Second of all, I realized that I sometimes forget to realize how great my friends are. It absolutely cannot have been easy to deal with me during that time in my life, and I was fortunate enough to have a few amazing friends at college who were understanding, but wouldn’t baby me too much. They listened and they hung out with me and they were around for the good days and the bad days. They had their own problems and could have easily brushed me off, but they didn’t. And the thing is… they’re still here now, six years later. We might not all be living in the same place, but they’re still here and I still love every single chance I get to see any or all of them. Some of them are among my favorite people in the whole world.
Finally, I realized that I have grown so much.
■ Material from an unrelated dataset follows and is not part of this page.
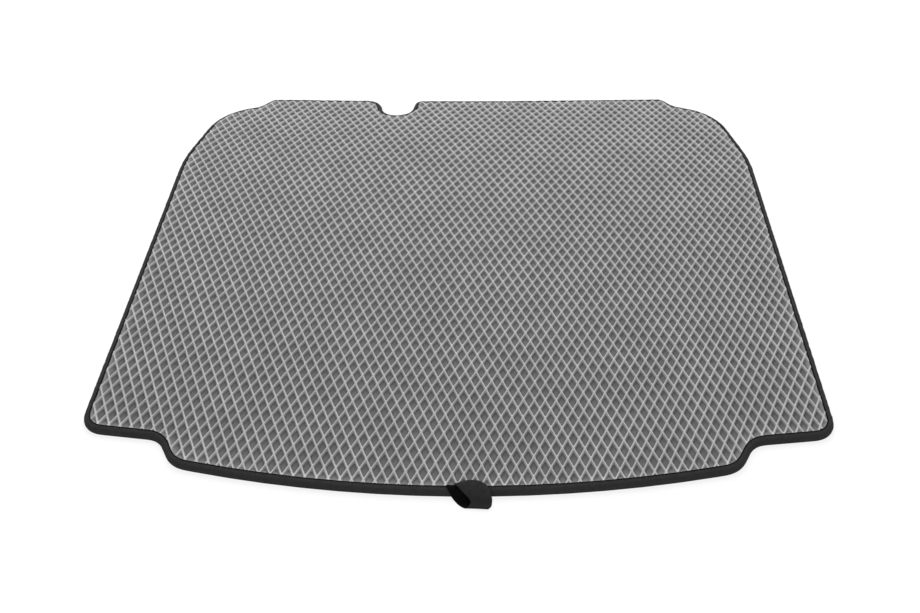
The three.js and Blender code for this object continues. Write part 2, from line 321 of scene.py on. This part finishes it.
class Paint:
    """A material being mixed: its Principled shader, and a call that adds any other node."""

    def __init__(self, name, **surface):
        self.material = bpy.data.materials.new(name)
        self.material.use_nodes = True
        self.tree = self.material.node_tree
        self.shader = self.tree.nodes["Principled BSDF"]
        self.surface(**surface)

    def surface(self, **values):
        for name, value in values.items():
            self.feed(self.shader.inputs[name.replace("_", " ").title().replace("Ior", "IOR")], value)

    def feed(self, target, value):
        if isinstance(value, Wire):
            self.tree.links.new(value.socket, target)
        else:
            target.default_value = value

    def node(self, kind, settings=None, inputs=None, output=0):
        made = self.tree.nodes.new(kind)
        for name, value in (settings or {}).items():
            setattr(made, name, value)
        for name, value in (inputs or {}).items():
            self.feed(made.inputs[name], value)
        return Wire(self, made.outputs[output])

    def place(self):
        return self.node("ShaderNodeTexCoord", output="Object")

    def attribute(self, name):
        return self.node("ShaderNodeAttribute", {"attribute_name": name}, output="Fac")

    def grain(self, at, size, detail=3.0, roughness=0.6):
        inputs = {"Vector": at, "Scale": 1 / size, "Detail": detail, "Roughness": roughness}
        return self.node("ShaderNodeTexNoise", inputs=inputs)

    def ramp(self, value, start, end, low=0.0, high=1.0):
        inputs = {"Value": value, "From Min": start, "From Max": end, "To Min": low, "To Max": high}
        return self.node("ShaderNodeMapRange", {"interpolation_type": "SMOOTHSTEP"}, inputs)

    def blend(self, share, low, high):
        """A colour between two: share 0 is the first."""
        inputs = {"Factor": share, 6: low, 7: high}
        return self.node("ShaderNodeMix", {"data_type": "RGBA"}, inputs, output=2)

    def bump(self, height, depth, strength):
        inputs = {"Height": height, "Distance": depth, "Strength": strength}
        return self.node("ShaderNodeBump", inputs=inputs)


def grey(level):
    return (level, level, level, 1.0)


# Greys of the foam, from a cell's floor up to the rib's top (floors darker partly from open grain, partly as
# painted shade), and the painted highlight where the ribs' tops gleam
FLOOR_GREY = 0.084
WALL_GREY = 0.21
RIB_GREY = 0.355
GLEAM_GREY = 0.50
CLOUD_SIZE = 60 * MM
FLOOR_GRAIN = 1.1 * MM
OPEN_GRAIN = 0.9 * MM
GRAIN_DEPTH = 0.25 * MM

# Greys of the cloth and the thread, and the size of the yarns
TAPE_GREY = 0.029
LOOP_GREY = 0.024
LOOP_SHADE_GREY = 0.003  # inner face of the loop, painted near-black as painted shade
THREAD_GREY = 0.008
TAPE_YARN = 0.9 * MM
LOOP_YARN = 1.2 * MM
SLUB_SIZE = 7 * MM
WEAVE_DEPTH = 0.12 * MM
CLOTH_GLOSS = 0.06


def foam_paint():
    """Grey foam: pale, smooth tops on the ribs and darker open grain on the cells' floors, with painted
    shade that darkens it down into the cells.
    """
    paint = Paint("grey_foam", roughness=0.85)
    at = paint.place()
    rib = paint.attribute("rib")
    cloudy = paint.ramp(paint.grain(at, CLOUD_SIZE, detail=2.0), 0.3, 0.7, 0.94, 1.06)
    fine = paint.ramp(paint.grain(at, FLOOR_GRAIN, detail=4.0, roughness=0.7), 0.3, 0.7, 0.82, 1.15)
    # Painted darker from the ribs' tops down the walls to the cells' floors: partly the floors' open grain,
    # partly painted shade in the cells.
    floor = paint.blend(fine, grey(0.0), grey(FLOOR_GREY))
    wall = paint.blend(paint.ramp(rib, 0.0, 0.4), floor, grey(WALL_GREY))
    # Painted highlight on the ribs' tops beside the tape at the front.
    crest = paint.blend(paint.ramp(rib, 1.0, 1.0 + RIM_GLEAM), grey(RIB_GREY), grey(GLEAM_GREY))
    tone_with_cell_shade = paint.blend(paint.ramp(rib, 0.6, 0.98), wall, crest)
    colour = paint.node(
        "ShaderNodeMix",
        {"data_type": "RGBA", "blend_type": "MULTIPLY"},
        {"Factor": 1.0, 6: tone_with_cell_shade, 7: cloudy},
        output=2,
    )
    pores = paint.grain(at, OPEN_GRAIN, detail=3.0, roughness=0.7)
    paint.surface(base_color=colour, normal=paint.bump(pores, GRAIN_DEPTH, 0.6))
    return paint.material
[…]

I took my diagnosis and I took my medicine and I got better. One of the most difficult things about that time was having to hear people say “You’re fine. You just want pity.” I didn’t want pity. I wanted to get better, and I was proud of myself when I did. The nature of major depressive disorder is that it has a tendency to come back around. I know this because I watched my grandmother struggle with it. Even when she struggled, though, she continued to be passionate, smart, and funny. I’ve had some rough patches here and there, but nothing like that year in college. I’ve been off of the medicine for almost three years now, and even on my bad days, I don’t find it debilitating. I can work around it. I’ve learned to manage it. At least for the most part. No one is perfect and I have just as many insecurities as the next person. Isn’t that what being human is all about? A range of emotions and all that good stuff? Maybe I just feel more of them more often than most people. Who knows.
It took two days to decide whether or not I wanted to write this post. I know there are people who read my blog who don’t know much about me or who are cyber-stalking (hello, regular readers in California) and whatnot, and opinions tend to change when you introduce topics such as depression. That’s not really the point of this post, though. Ultimately the point wasn’t about suffering the depression, but about getting better and being able to look back on those days and see how far I’ve come. It’s about being a survivor (in the Destiny’s Child sense of the term). It’s about how much I appreciate my friends.
But mostly it’s about how, with all the moving forward we do, sometimes it’s good to look back and laugh, but it’s especially good to look at where we were and see how we got to be where we are.